Organizations rely on governance processes to proactively manage risk and ensure quality across the portfolio:

  • Risk Registries
    • Centralized Risk Tracking: Each project logs risks and mitigation plans in a shared repository accessible to the PMO and relevant committees.
    • Cross-Project Impact: Governance bodies watch for risk overlaps or interdependencies—for instance, if multiple projects depend on the same vendor or critical resource.
  • Quality Assurance Standards
    • Stage Gate Quality Checks: Specific gates may mandate peer reviews, test coverage thresholds, or user acceptance criteria.
    • Domain-Specific Panels: Security or architecture boards might impose quality metrics (e.g., penetration testing results, code maintainability) to approve next-phase funding.
  • Crisis Management Protocols
    • Escalation Paths: Clearly documented steps for addressing urgent risks (e.g., severe budget overruns, critical security breaches) that may require rapid executive intervention.
    • Emergency Task Forces: Temporary teams formed under governance authority to handle extreme issues outside normal gate cycles.

Why This Matters
By integrating risk and quality checkpoints into governance, organizations catch problems early, saving costs and safeguarding reputations. A consistent approach to risk also fosters a culture of prevention rather than reaction, making the portfolio more resilient to internal and external disruptions.

3.2.6 Data, Metrics, and Dashboards

Governance thrives on accurate, timely data to drive decisions:

  • Key Performance Indicators (KPIs)
    • Strategic KPIs: Linking project outcomes to top-level goals (e.g., time-to-market, market share gains, cost reductions).
    • Operational KPIs: Monitoring schedule variance, budget variance, resource utilization, risk severity, and earned value metrics.
  • Dashboards and Visualization
    • Consolidated Reporting: Gathering data across all active projects into an executive-friendly interface.
    • Real-Time vs.

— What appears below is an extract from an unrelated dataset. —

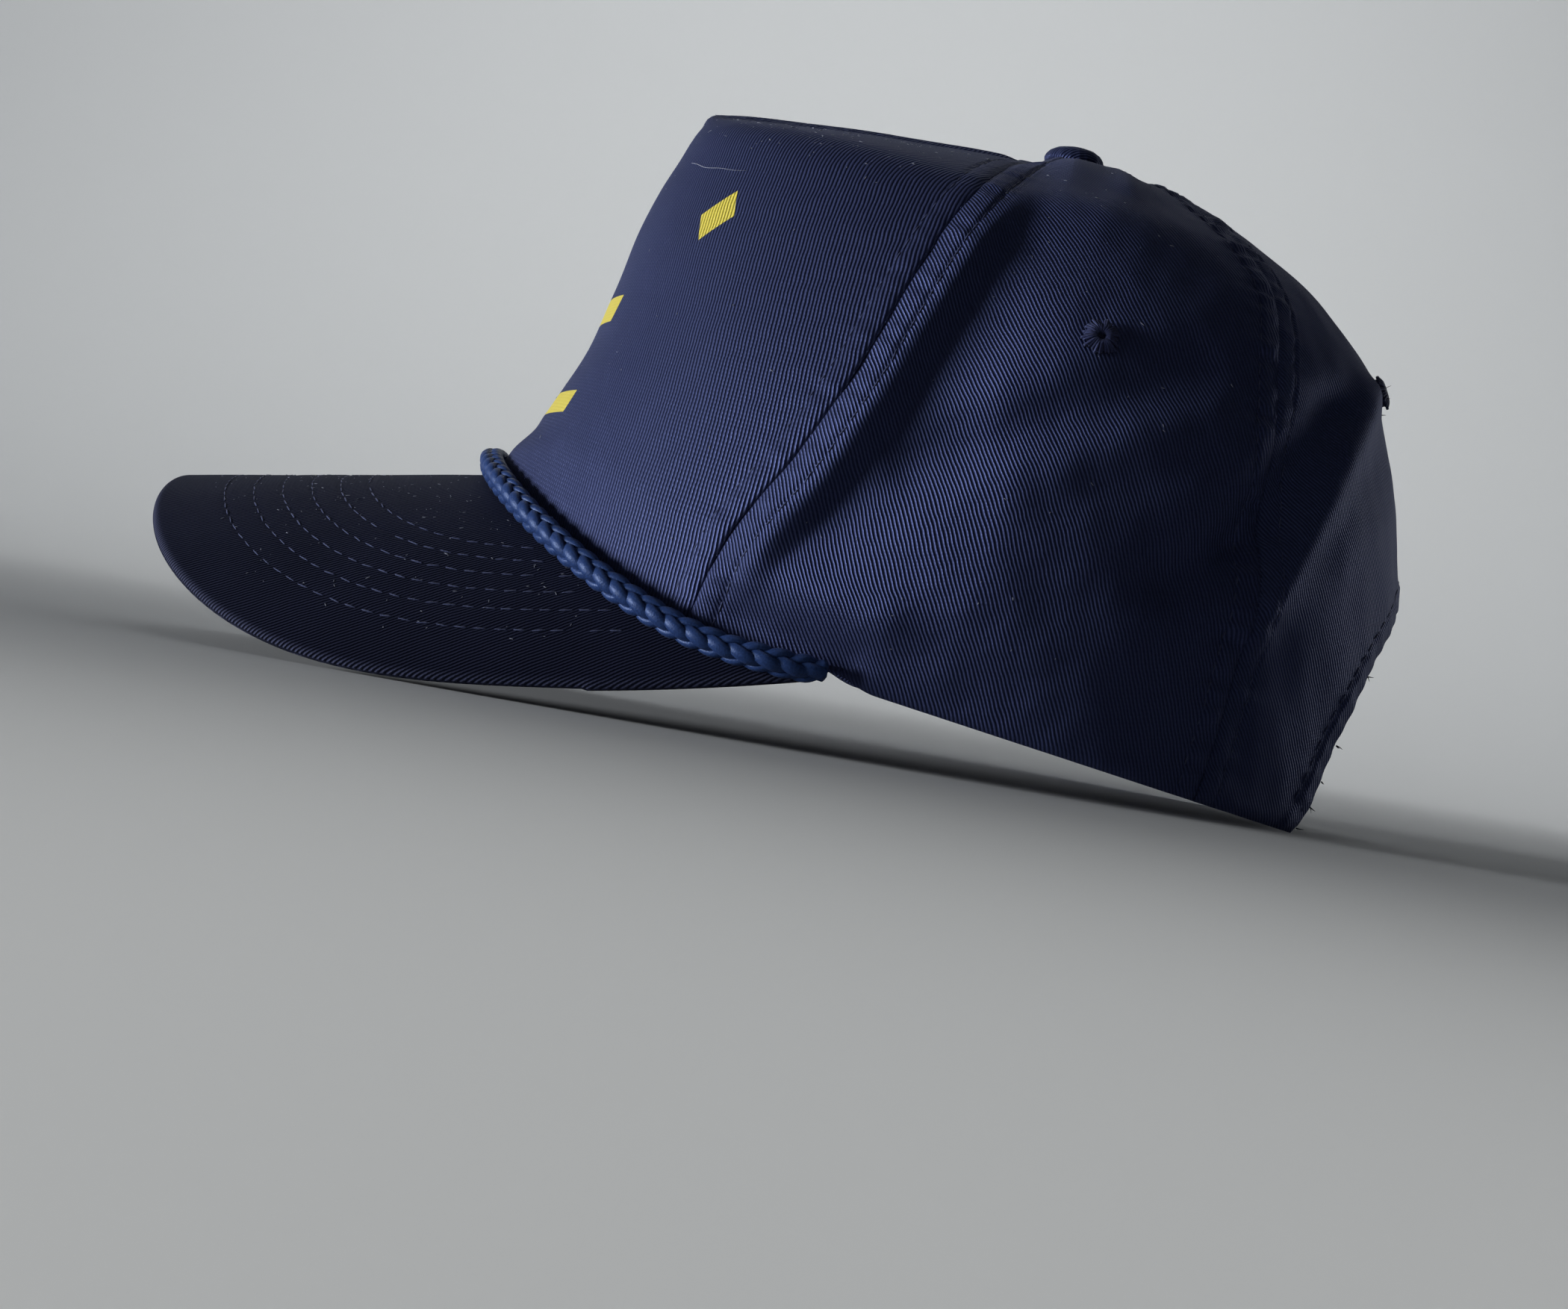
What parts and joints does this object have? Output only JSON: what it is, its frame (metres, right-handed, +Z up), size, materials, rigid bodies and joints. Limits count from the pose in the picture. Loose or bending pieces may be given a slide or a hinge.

Periodic: Some metrics may update continuously (via integrated PPM software), while others (e.g., earned value analysis) might be reviewed monthly or quarterly.
  • Analytics and Insights
    • Predictive Analytics: Leveraging historical data to forecast potential overruns, identify at-risk projects, or detect resource bottlenecks.
    • What-If Scenarios: Enabling steering committees to simulate the impact of shifting resources, adopting new projects, or terminating underperforming ones.

Why This Matters
Without relevant, high-quality metrics, governance becomes guesswork. Data-driven decisions help committees avoid personal biases and allocate time, budget, and talent where they deliver the greatest strategic advantage.

3.2.7 Continuous Improvement and Evolution of Governance

No governance framework is static. Organizations that succeed with PPM recognize the need for ongoing refinement:

  • Feedback Loops and Retrospectives
    • Post-Gate Reviews: Evaluate how effectively gates are being used, whether criteria are too strict or too lax, and what lessons learned can be codified.
    • PMO-Led Audits: Periodically audit governance adherence, looking for common obstacles (e.g., documentation delays, ambiguous approvals).
  • Adapting to Emerging Trends
    • Methodological Shifts: Incorporate Agile, Lean, or DevOps practices into governance if the organization transitions from traditional Waterfall approaches.
    • Regulatory or Technological Changes: Update governance checklists and domain review panels to reflect new cybersecurity threats or compliance mandates (e.g., GDPR, PCI DSS, AI ethics guidelines).
  • Scaling Governance
    • Global Expansion: Accommodate multi-regional teams and time zones, possibly adjusting gate frequencies or language requirements.
    • M&A Scenarios: When organizations merge, governance must unify different PPM cultures, methodologies, and standards into a cohesive framework.

Why This Matters
Governance that remains unchanged in a dynamic environment risks becoming a liability, either stifling necessary innovation or failing to keep pace with strategic pivots. Continuous improvement ensures that the governance framework remains a source of competitive advantage rather than administrative overhead.

3.2.8 Summary and Forward Look

Each core component—decision-making bodies, defined roles, stage gate processes, resource oversight, risk and quality controls, data-driven metrics, and continuous improvement—constitutes a building block of a comprehensive governance framework. In the sections to come, we will explore the mechanics of these elements in more detail: from how exactly to set gate criteria to the cadence of portfolio reviews, real-world governance pitfalls, and advanced techniques for scaling governance in global or highly regulated environments.

Armed with these fundamentals, CIOs, PMOs, and IT leaders can construct governance models that reliably guide project execution while fueling strategic objectives—ensuring every dollar and every hour spent yields the maximum organizational benefit.